Azure may not be mentioned but it is ostensibly a key-value store so perhaps it should be.
Regards
Splunk is a popular, high-performance search engine optimized for IT data with late/lazy binding of columns at search-time. It allows highly unstructured data to be inserted without having to have a rigid schema. There's now an open-source, free, MySQL front-end so it can be accessed with SQL/ODBC. Perhaps you can add it to your list. Thank you.
Overview:
http://blogs.splunk.com/2010/02/10/sql-splunk-splunkmse/
Project:
http://bitbucket.org/rdas/splunkengine/wiki/Home
@knut - Nice summary
Is there a particular reason why you missed GigaSpaces in your summary?
Note that:
1. We were categorized as one of the leading in In Memory Elastic Caching by Forrester - See my recent post on that regard: WTF is Elastic Data Grid? (By Example)

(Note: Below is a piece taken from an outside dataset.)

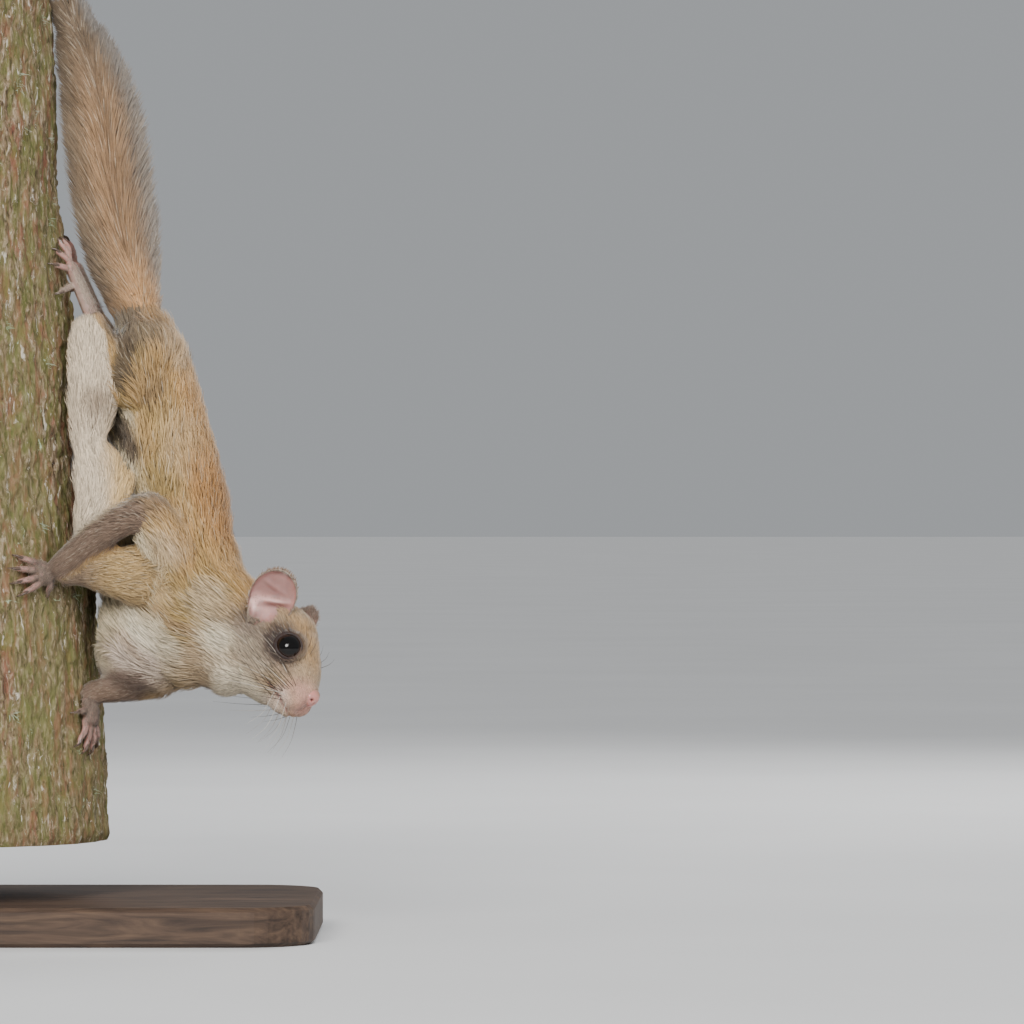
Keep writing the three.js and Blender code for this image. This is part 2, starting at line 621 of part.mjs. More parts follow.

2. We recently added Memcache support : Did Someone Say GigaSpaces Now Has Memcached Support?
3. We also added document based support: See details here
And were probably the only NoSQL implementation (except for Google App Engine tat provide JPA on top of thier big table implementation) that provides SQL (JDBC) support as well.
I also wrote quite a bit on that topic myself as you can see here so i'm also curious to know how did that slipped your radar.
Other than that - its a pretty useful summary so thanks for the effort and writeup.
Cheers
Nati S.
@Nati
I don't know how it slipped under the radar. At the time of writing I started out with the overviews from nosql-database.org and nosql.mypopescu.com and did some additional digging around on the interwebs. Perhaps low (at the time) google rank for the search terms I used can explain some of it.
I can assure you it wasn't intentional since I set out the cover them all. But finding them "all" and deciding when I had "all" is no easy task. Several new ones have popped up since the time of writing too.